Much has been said and written about the fortunes of doing business on the African continent or simply, in countries outside ones own familiar comforts. There is something to be gleaned from those who have gone before us and have gathered various insights into what it takes to make operating in Africa a success.
Evelyn Mahlaba during an interview
For a global tourism marketing organisation like South African Tourism, we are of the opinion that all these views and learnings are valid. Doing business on the continent is not smooth sailing and it's definitely not for those who aren't in it for the long haul.
To quote Mark Steinhobel, chairman of the VWV Group: "If you take the time to understand Africa, if you respect her many cultures and diverse needs, and if you cast off your own preconceptions, you will discover that she is the wonder and beauty of the rainbow, with a real pot of gold at its end."
Opting to extend our business focus to the rest of the continent was a strategically informed decision backed up by years of sound research and tracking of trends. Global interest in Africa has heightened and our continent's status as a feasible and profitable investment hub has flourished. Economies are thriving and the perception of Africa as a whole is changing from one of despair to hope.
This, unsurprisingly, coincided with a burgeoning middle class and with that, a noticeable increase in outbound travel to South Africa. This prompted us to start marketing South Africa more aggressively and also, to increase our investment by having physical presence in most major cities and use those as hubs to better service the continent.
The time was now right to invest in our vision to grow the tourism potential of Africa. What was also becoming clear was the importance of inter-regional and inter-continental partnerships, as a critical success factor. There is still the misconception that a blanket approach to dealing with countries on the continent works.

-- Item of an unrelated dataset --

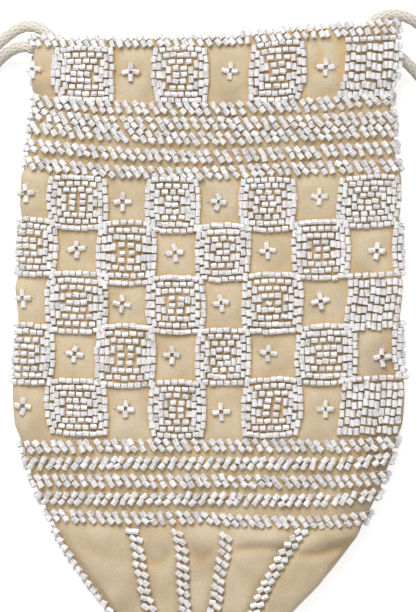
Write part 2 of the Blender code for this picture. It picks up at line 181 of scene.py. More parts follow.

The reality is, this is a dynamic continent, home to 54 countries, countless nationalities and even more languages, cultural and religious nuances that one needs to know about, understand and more importantly, respect. There is a different way of conducting business and engaging with people - and it differs with each individual country.
Navigating the way
We have had to learn these nuances and respectfully navigate our way into all engagements with an innate appreciation of the environment we were in and relationships we were building. The insights have helped inform our strategies and our campaigns, the tonality of our messaging and our response to issues.
More especially however, they have helped us to win the trust, the hearts and the minds of the people whose countries we visit, invest in and we support all year round. We now know that the African business culture is very much driven by relationships.
The result of our efforts, though not impermeable and definitely not the result of a singular effort, is far reaching. We are noticing how the global community is still interested in tourism products and destinations from our beloved continent. The positive impact of tourism in Africa is widely felt: there is economic growth and job creation; and wider investment in African infrastructure and skills. This is backed up by EY's attractiveness survey Africa 2015 which states that capital investment into the continent surged to $128bn, up 136%. And FDI created 188,400 new African jobs, a 68% increase.
Spurred by a handful of megadeals, the average investment increased to $174.5m per project, from $67.8m in 2013. Africa's share of global capital investment and job creation hit an all-time high in 2014. Only Asia-Pacific attracted more FDI funds than Africa last year.
Positive global image
All these contribute towards building a positive global image of an Africa that is capable, inviting, welcoming, friendly, stable, and thriving. Regional Africa in particular, has already proven itself as fundamental to the long term growth and sustainability of South Africa's tourism industry. Collectively as the African continent, we need to see to it that economies grow, that local talent is developed and that jobs are created on our continent.
Doing business in Africa is about knowing that ultimately, we are visitors in someone's home and the onus is on us who choose to invest to listen and in so doing learn more about our gracious hosts: what they value, what they dislike and how we can help them fulfil their unspoken dreams and articulated desires.
As earlier alluded, we want to form lifetime partnerships, it's the relationships and friendships which we form that will stand us in good stead long after the bells and whistles from opening an office have died down.
If organisations can understand this, master the basics, the potential for doing business in Africa will forever remain a highly attainable and lucrative goal. And what's more, it will unearth people who are passionate, knowledgeable, excited and committed to making business on the continent a success. Is it challenging? Definitely. Is it rewarding? If done correctly, it certainly is.
I believe tourism is a crucial driver of the second economy - it is one of the pillars that can help address poverty.